S. Korea ends anti-submarine drill
By Jung Sung-ki
South Korea ended a five-day-long anti-submarine drill in waters off the west coast Monday, amid escalating tension on the Korean Peninsula.
Perhaps as retaliation, North Korea seized a South Korean fishing boat in waters off the east coast, Sunday. Four South Koreans and three Chinese crew members were aboard the 41-ton Daeseung 55 that was presumed to be inside the North's exclusive economic zone (EEZ) at the time.
South Korea launched the five-day naval drill on Thursday in response to the North's sinking of the warship Cheonan in March, an attack in waters near the western sea border that left 46 sailors dead.
The maneuvers, Seoul’s largest-ever exercise in the West Sea, were designed as a show of force and a warning against future provocation by Pyongyang.

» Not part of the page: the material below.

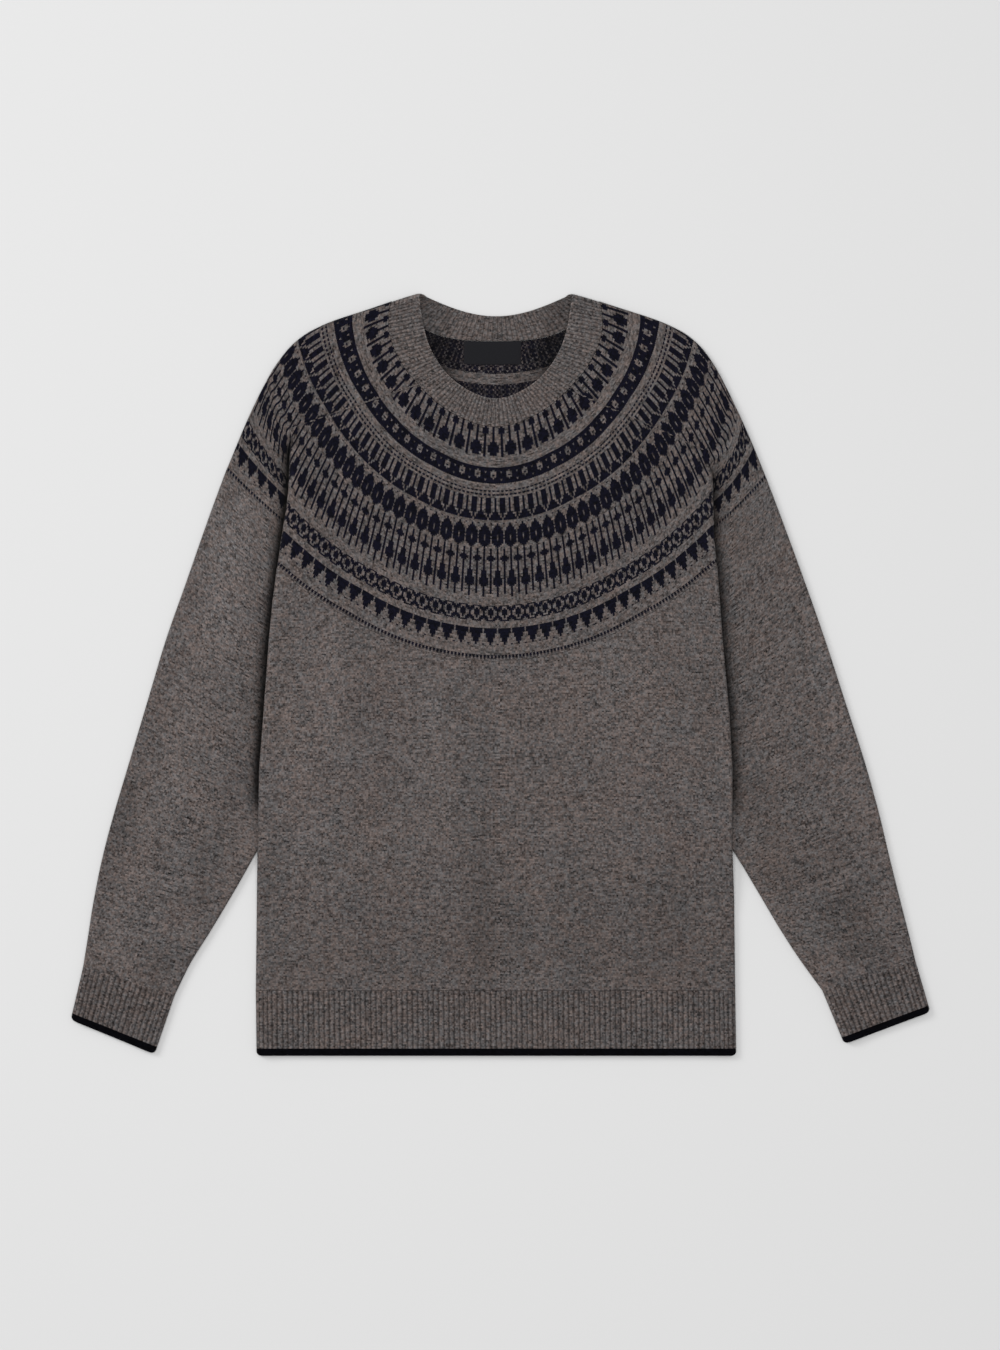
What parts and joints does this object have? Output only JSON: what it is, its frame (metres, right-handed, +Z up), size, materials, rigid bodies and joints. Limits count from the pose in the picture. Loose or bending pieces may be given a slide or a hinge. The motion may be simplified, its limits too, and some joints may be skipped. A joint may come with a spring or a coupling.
{
  "type": "sweater",
  "caption": "Knitted crew-neck sweater with a patterned round yoke, ribbed neckband, cuffs and hem, laid flat on its back.",
  "frame": {"origin": "centre of the bounding box's base, on the floor under the middle of the laid-out sweater", "axes": "+Z up from the floor, +Y towards the neck, +X across the sweater to the wearer's left sleeve"},
  "size_m": [0.7931, 0.7039, 0.0112],
  "materials": {
    "body_knit": "plain knit, taupe melange wool",
    "yoke_knit": "stranded knit, navy on taupe",
    "rib_knit": "ribbed knit, taupe",
    "tipping_knit": "knitted edge, navy",
    "label_cloth": "plain woven tape, dark"
  },
  "bodies": {
    "root": {"yoke_front": "yoke_knit", "yoke_back": "yoke_knit", "body_front": "body_knit", "body_back": "body_knit", "sleeve_left": "body_knit", "sleeve_right": "body_knit", "cuff_left": "rib_knit", "cuff_right": "rib_knit", "cuff_tipping_left": "tipping_knit", "cuff_tipping_right": "tipping_knit", "hem_rib": "rib_knit", "hem_tipping": "tipping_knit", "neckband": "rib_knit", "neck_label": "label_cloth"}
  },
  "joints": []
}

The exercise came less than two weeks after South Korea and the United States conducted joint naval and air exercises in the East Sea to deter North Korea from future provocation and to display the solidarity of their military alliance.
Some 4,500 men and women from all four branches of the military were mobilized for the drill that also involved the 14,000-ton Dokdo amphibious landing ship, 1,800-ton submarines and the 4,500-ton Chungmugong Yi Sun-shin Class KDX-II destroyers.
About 50 fighter jets were also flying missions.
“The exercise this time, which was conducted jointly by the Army, Navy, Air force and Marines, was more intensive than ever and is believed to have achieved our intended goals,” an official at the Ministry of National Defense said.
Monday's drill included a submarine search based on a scenario assuming that a North Korean vessel had infiltrated into southern waters as in the March disaster. Three 1,200-ton and 1,800-ton submarines were involved, the official said.
Later in the day, South Korean troops conducted an artillery drill on South Korea's northernmost island of Baengnyeong near the sea border.
Pyongyang does not recognize the border, drawn by the United Nations at the end of the 1950-53 Korean War, and claims the line should be redrawn further south.
North Korea has denied any role in the sinking of the Cheonan.
In the run-up to the exercise, the North's military command overseeing the Yellow Sea border said it would “return fire for fire” with "powerful physical retaliation.” On Saturday, the North’s Rodong Shinmun said that their vow to “physically retaliate” against the drill in the West Sea was not an empty one.